Already in his earliest writings, Stalin shows himself as a master of the national question. In his Social-Democratic View of the National Questionof September, 1904, he foreshadows the ideas that he was to develop later in his Marxism and the National Question. Amongst his earliest leaflets is his Long Live International Fraternity (February, 1905), a stirring appeal for unity of Armenians, Tatars, Georgians and Russians, to unite against those who try to sow enmity between the nationalities of Russia, against those who organise pogroms against Armenians and Jews. ‘Divide and rule’, writes Stalin, ‘such is the policy of the tsarist government’; and in its place he puts forward the glorious slogan ‘Long Live International Fraternity’.
Those who hate the working class and the people, those who hate peace, those who hate and fear the conception of international fraternity, have always hated and feared Stalin, the man of peace, of international fraternity, the champion of the working class and the people who labour. They feared and slandered him in his life and they feared and slandered him at his death. Stalin always liked to quote the watchword of the German Socialist Bebel: ‘What pleases our enemies is harmful to us’. (Vol. I, p. 185 and p. 269). The writings and the actions of Stalin were never pleasing to the enemies of peace and of the people.
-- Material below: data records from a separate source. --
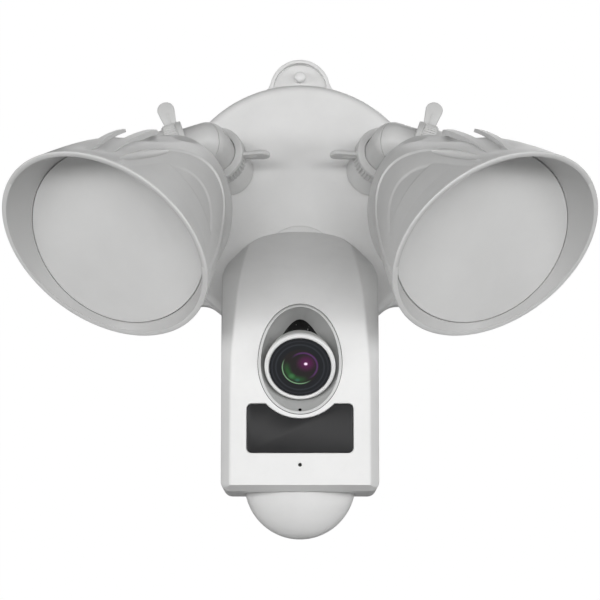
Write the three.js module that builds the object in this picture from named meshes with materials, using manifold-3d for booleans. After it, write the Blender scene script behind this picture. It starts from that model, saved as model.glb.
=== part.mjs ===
// Floodlight security camera: a round wall canopy, a camera body that hangs from it, and two
// hooded lamps, each on an elbow arm that two winged ring nuts lock.
// Millimetres. +X is the viewer's right, +Z is up, and the wall is the plane y = 0, so the
// object stands out along -Y. The origin is the centre of the bracket's back face.
import * as THREE from "three";
import { mergeVertices } from "three/addons/utils/BufferGeometryUtils.js";
import { ConvexGeometry } from "three/addons/geometries/ConvexGeometry.js";
import Module from "manifold-3d";

const wasm = await Module();
wasm.setup();

// ---- driving dimensions -------------------------------------------------------------------
const gap = 0.3; // clearance between pieces that touch
const wall = 2.5; // moulded wall
const seal = 2; // squeezed thickness of a gasket

const canopyRadius = 72;
const canopySide = 23; // depth of the straight side, wall to shoulder
const canopyRise = 6; // how far the front bulges past the shoulder
const earRadius = 17; // round lobe of each fixing ear
const earFillet = 12; // hollow curve from the lobe to the rim
const earDepth = 10;
const earRim = 1.9;
const earHoleOut = 7.5; // screw hole, outwards from the middle of the lobe
const earHoleRadius = 2.6;
const earCapRadius = 3.2;

const bracketThick = 1.6; // steel crossbar on the wall
const bracketHalf = 11;
const slotFrom = 34; // slots for box screws, 78 mm apart at their middles
const slotTo = 44;
const slotRadius = 2.3;

const bossRadius = 22; // boss that the camera hangs from
const bossDrop = 33.5; // below the canopy's middle
const bossFront = 38;
const stemRadius = 7; // hollow bolt through the boss
const stemBore = 4;

const bodyHalf = 41.4; // half the camera body's width
const bodyTop = -17;
const bodyBottom = -160.6;
const bodyBack = bossFront + gap;
const bodyFront = 96;
const bodyRear = 3.2; // thickness of the rear cover
const bevelOut = 4.9; // side bevel, sideways
const bevelDeep = 8; // side bevel, back from the front face
const bevelLow = 2.7; // bottom bevel, upwards
const bodyCorner = 5; // bottom corners, seen from the front
const faceWide = -115; // below this height the front face has its full width
const crownStart = -76; // where the front face begins to lean back to the wall
const crownBack = 46; // how far it leans back at the very top

const lensRadius = 18.5; // white ring round the lens
const ballRadius = lensRadius - 0.9; // ball behind it, which tilts
const lensTilt = 29; // degrees below level
const lensFrontY = -bodyFront - lensRadius * 0.162;
const lensLength = lensRadius * 0.297; // pivot to the front of the ring
const lensShell = 2;
const ringDeep = lensRadius * 0.162; // ring's front to the front plane of the ball
const glassRadius = lensRadius - 2.4;
const seatThick = 2.2;
const studRadius = 1.8;

const bowlHalf = lensRadius * 1.184; // egg-shaped lens recess
const bowlMiddle = -94.6;
const lensFrontZ = bowlMiddle - lensRadius * 0.135;
const bowlUp = lensRadius * 1.703;
const bowlDown = lensRadius * 1.427;
const bowlWall = lensRadius * 0.0757;
const bowlDepth = lensRadius * 0.65;
const throatRadius = ballRadius - 1.4; // hole in the bowl behind the lens ball
const throatRise = 5; // how much further that hole opens above the ball

const windowBite = bowlHalf + 2.8; // radius of the round bite in its top edge
const windowBiteMiddle = -98.6;
const windowHalf = windowBite + 3;
const windowTop = windowBiteMiddle - 17;
const windowBottom = windowBiteMiddle - windowBite - 17.9;
const windowCorner = 2.6;
const windowThick = 1.6;
const micHeight = windowBottom - 6.2;
const micRadius = 1;

const domeHalf = 29.5; // presence sensor's dome
const domeDeep = 21;
const domeDown = 29.8;
const domeMiddleY = -64.5;
const domeMiddleZ = bodyBottom + 5.6;
const domeWall = 1.6;
const domeFlange = 2;

const armSpread = 45; // ring nut on the canopy, sideways
const armRise = 25;
const armOut = 48;
const armYaw = 14.8; // degrees, outwards
const armPitch = 10.8; // degrees, up
const barrelRadius = 11;
const barrelBore = 7;
const armLength = 21; // nut to the middle of the elbow
const sideArm = barrelRadius + 5; // elbow to the second nut
const sideArmDrop = 17.5; // degrees below level
const nutThread = barrelRadius + 2.5; // threaded sockets on the canopy and on the lamp
const nutRadius = nutThread + 2;
const nutLength = 11;
const nutLip = 2.6;
const wingLength = 14;
const wingWidth = 9.4;
const wingThick = 2.4;

const lampOut = 27.86; // middle of the diffuser, from the middle of the second nut
const lampAhead = 60.06;
const lampBelow = 57.12;
const lampYaw = 24.8; // degrees, outwards
const lampPitch = 32.4; // degrees, down
const rimRadius = 58.4;
const rimWall = 3; // width of the hood's front edge
const diffuserRadius = rimRadius - 9.8;
const diffuserThick = 2.4;
const backRadius = rimRadius - 17.4;
const rimTip = 12.8; // degrees, rim tipped on the lamp axis
const rimTurn = -7.1;
const rimForward = 15.5; // rim ahead of the diffuser
const backTip = -23.6;
const backTurn = -15.9;
const backBehind = 50;
const finThick = 2.6;
const finLow = 12; // fins end this far above the lamp axis on the outer side

const deg = Math.PI / 180;

// ---- solids -------------------------------------------------------------------------------
const V = (x, y, z) => new THREE.Vector3(x, y, z);

// A closed three.js geometry as a manifold solid.
function solid(geometry) {
  const shape = new THREE.BufferGeometry();
  shape.setAttribute("position", geometry.getAttribute("position"));
  if (geometry.index) shape.setIndex(geometry.index);
  const merged = mergeVertices(shape, 1e-4);
  return new wasm.Manifold(
    new wasm.Mesh({
      numProp: 3,
      vertProperties: new Float32Array(merged.attributes.position.array),
      triVerts: new Uint32Array(merged.index.array),
    }),
  );
}

function toGeometry(made) {
  const mesh = made.getMesh();
  const geometry = new THREE.BufferGeometry();
  geometry.setAttribute("position", new THREE.BufferAttribute(mesh.vertProperties.slice(), 3));
  geometry.setIndex(new THREE.BufferAttribute(mesh.triVerts.slice(), 1));
  const flat = geometry.toNonIndexed();
  flat.computeVertexNormals();
  return flat;
}

const hull = (points) => solid(new ConvexGeometry(points));

// A solid of revolution about Y from the [radius, y] points of its half section.
function turned(points, steps = 36) {
  const outline = points.map(([r, y]) => new THREE.Vector2(r, y));
  if (outline[0].x > 0 || outline[outline.length - 1].x > 0) outline.push(outline[0].clone());
  if (THREE.ShapeUtils.area(outline) < 0) outline.reverse();
  return solid(new THREE.LatheGeometry(outline, steps));
}

// A round bar along Y, from y0 to y1.
const rod = (radius, y0, y1, steps = 28) =>
  turned([[0, y0], [radius, y0], [radius, y1], [0, y1]], steps);

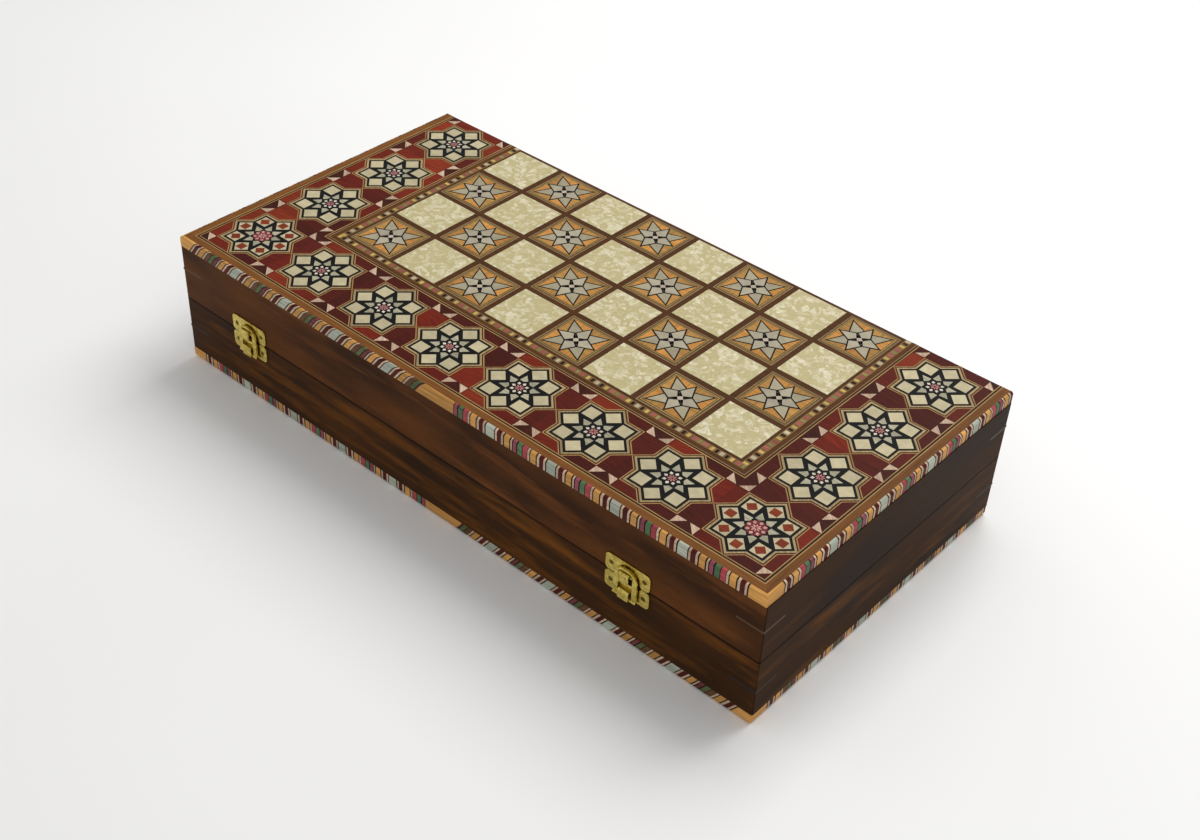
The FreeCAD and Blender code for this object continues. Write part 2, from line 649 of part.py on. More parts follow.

In these early works of the young Stalin, already comrade-in-arms of Lenin, already a great leader of the working-class movement, already deep theoretician of Marxism, there is a profound wealth of lessons for those who fight for socialism or who are building socialism in all countries. The publication in English of the first volume of Stalin’s works is an outstanding event for the labour and progressive movement in this country.